# Start of Dataset excerpt

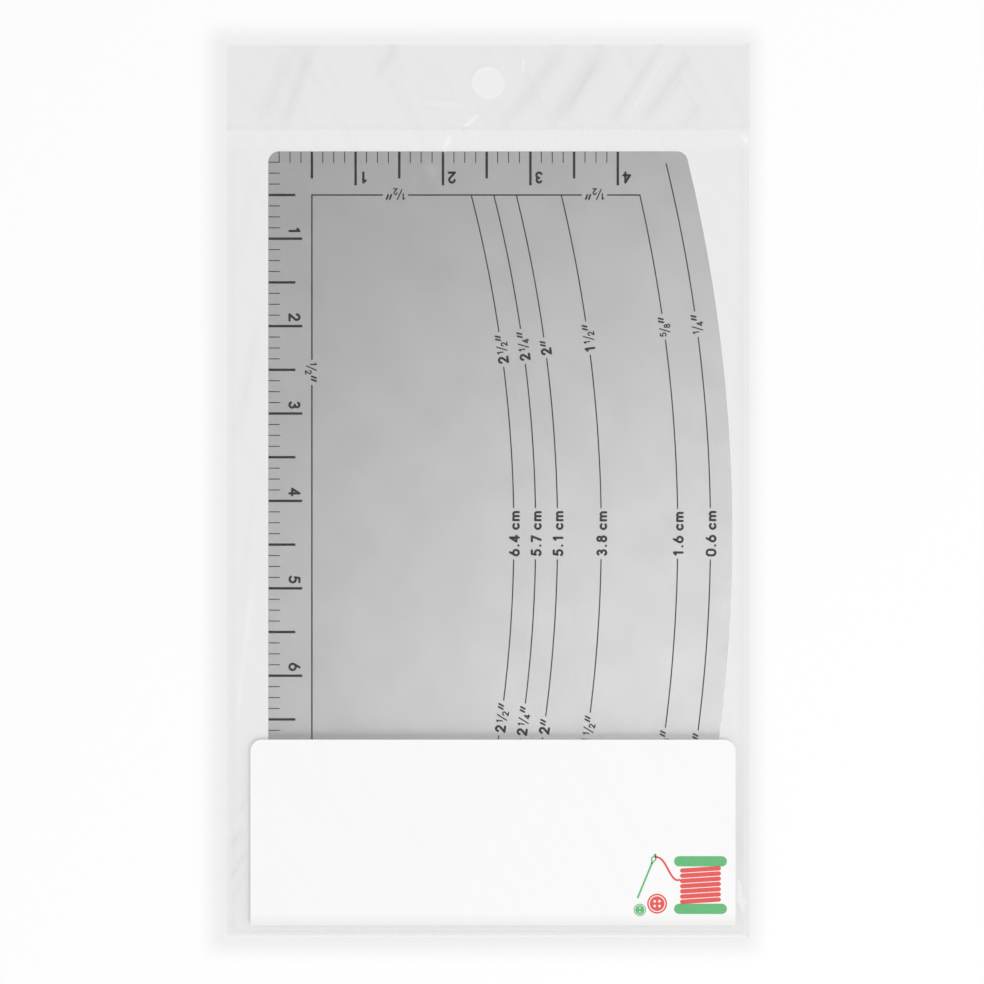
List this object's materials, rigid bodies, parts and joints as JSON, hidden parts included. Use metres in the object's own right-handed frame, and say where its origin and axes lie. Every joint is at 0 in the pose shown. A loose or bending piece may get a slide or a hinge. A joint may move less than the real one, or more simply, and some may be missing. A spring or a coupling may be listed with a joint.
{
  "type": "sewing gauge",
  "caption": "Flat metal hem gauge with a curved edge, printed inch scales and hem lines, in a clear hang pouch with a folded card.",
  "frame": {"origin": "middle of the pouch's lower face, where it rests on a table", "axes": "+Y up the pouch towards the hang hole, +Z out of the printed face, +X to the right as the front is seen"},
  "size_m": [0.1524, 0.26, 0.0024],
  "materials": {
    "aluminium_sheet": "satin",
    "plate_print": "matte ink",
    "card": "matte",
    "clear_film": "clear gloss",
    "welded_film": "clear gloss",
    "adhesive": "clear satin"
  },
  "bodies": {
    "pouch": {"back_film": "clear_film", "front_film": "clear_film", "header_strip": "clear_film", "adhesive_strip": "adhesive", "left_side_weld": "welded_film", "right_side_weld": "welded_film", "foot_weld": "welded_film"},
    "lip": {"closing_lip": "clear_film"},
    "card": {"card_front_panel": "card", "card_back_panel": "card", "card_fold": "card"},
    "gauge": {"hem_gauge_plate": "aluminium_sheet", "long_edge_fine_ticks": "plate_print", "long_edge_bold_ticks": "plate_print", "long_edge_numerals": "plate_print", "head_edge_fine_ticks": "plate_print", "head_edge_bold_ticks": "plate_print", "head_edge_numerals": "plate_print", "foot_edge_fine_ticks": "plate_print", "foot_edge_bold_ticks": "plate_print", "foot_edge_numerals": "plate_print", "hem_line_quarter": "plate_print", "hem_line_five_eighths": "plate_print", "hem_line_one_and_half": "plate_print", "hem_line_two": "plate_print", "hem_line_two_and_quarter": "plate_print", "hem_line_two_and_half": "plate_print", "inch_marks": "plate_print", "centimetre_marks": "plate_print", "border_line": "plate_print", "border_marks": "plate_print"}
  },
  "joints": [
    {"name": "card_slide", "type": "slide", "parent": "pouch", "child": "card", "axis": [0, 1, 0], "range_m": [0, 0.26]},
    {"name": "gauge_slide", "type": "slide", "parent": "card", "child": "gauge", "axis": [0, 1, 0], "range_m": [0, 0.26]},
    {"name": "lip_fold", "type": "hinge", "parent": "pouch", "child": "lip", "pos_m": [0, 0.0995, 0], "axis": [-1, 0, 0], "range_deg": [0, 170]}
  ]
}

# End of Dataset excerpt

* **Aim of the exercise**: Please set down all the data word for word.

* **Answer for the task**:
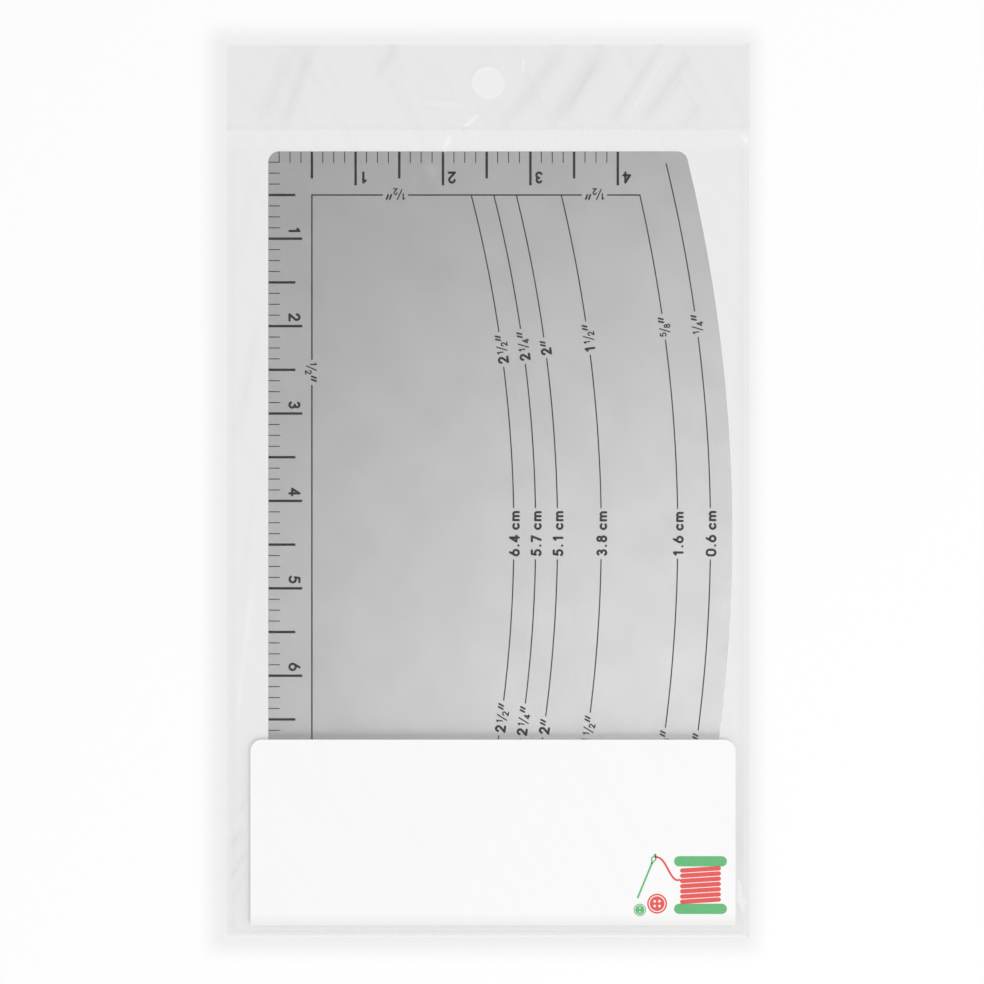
List this object's materials, rigid bodies, parts and joints as JSON, hidden parts included. Use metres in the object's own right-handed frame, and say where its origin and axes lie. Every joint is at 0 in the pose shown. A loose or bending piece may get a slide or a hinge. A joint may move less than the real one, or more simply, and some may be missing. A spring or a coupling may be listed with a joint.
{
  "type": "sewing gauge",
  "caption": "Flat metal hem gauge with a curved edge, printed inch scales and hem lines, in a clear hang pouch with a folded card.",
  "frame": {"origin": "middle of the pouch's lower face, where it rests on a table", "axes": "+Y up the pouch towards the hang hole, +Z out of the printed face, +X to the right as the front is seen"},
  "size_m": [0.1524, 0.26, 0.0024],
  "materials": {
    "aluminium_sheet": "satin",
    "plate_print": "matte ink",
    "card": "matte",
    "clear_film": "clear gloss",
    "welded_film": "clear gloss",
    "adhesive": "clear satin"
  },
  "bodies": {
    "pouch": {"back_film": "clear_film", "front_film": "clear_film", "header_strip": "clear_film", "adhesive_strip": "adhesive", "left_side_weld": "welded_film", "right_side_weld": "welded_film", "foot_weld": "welded_film"},
    "lip": {"closing_lip": "clear_film"},
    "card": {"card_front_panel": "card", "card_back_panel": "card", "card_fold": "card"},
    "gauge": {"hem_gauge_plate": "aluminium_sheet", "long_edge_fine_ticks": "plate_print", "long_edge_bold_ticks": "plate_print", "long_edge_numerals": "plate_print", "head_edge_fine_ticks": "plate_print", "head_edge_bold_ticks": "plate_print", "head_edge_numerals": "plate_print", "foot_edge_fine_ticks": "plate_print", "foot_edge_bold_ticks": "plate_print", "foot_edge_numerals": "plate_print", "hem_line_quarter": "plate_print", "hem_line_five_eighths": "plate_print", "hem_line_one_and_half": "plate_print", "hem_line_two": "plate_print", "hem_line_two_and_quarter": "plate_print", "hem_line_two_and_half": "plate_print", "inch_marks": "plate_print", "centimetre_marks": "plate_print", "border_line": "plate_print", "border_marks": "plate_print"}
  },
  "joints": [
    {"name": "card_slide", "type": "slide", "parent": "pouch", "child": "card", "axis": [0, 1, 0], "range_m": [0, 0.26]},
    {"name": "gauge_slide", "type": "slide", "parent": "card", "child": "gauge", "axis": [0, 1, 0], "range_m": [0, 0.26]},
    {"name": "lip_fold", "type": "hinge", "parent": "pouch", "child": "lip", "pos_m": [0, 0.0995, 0], "axis": [-1, 0, 0], "range_deg": [0, 170]}
  ]
}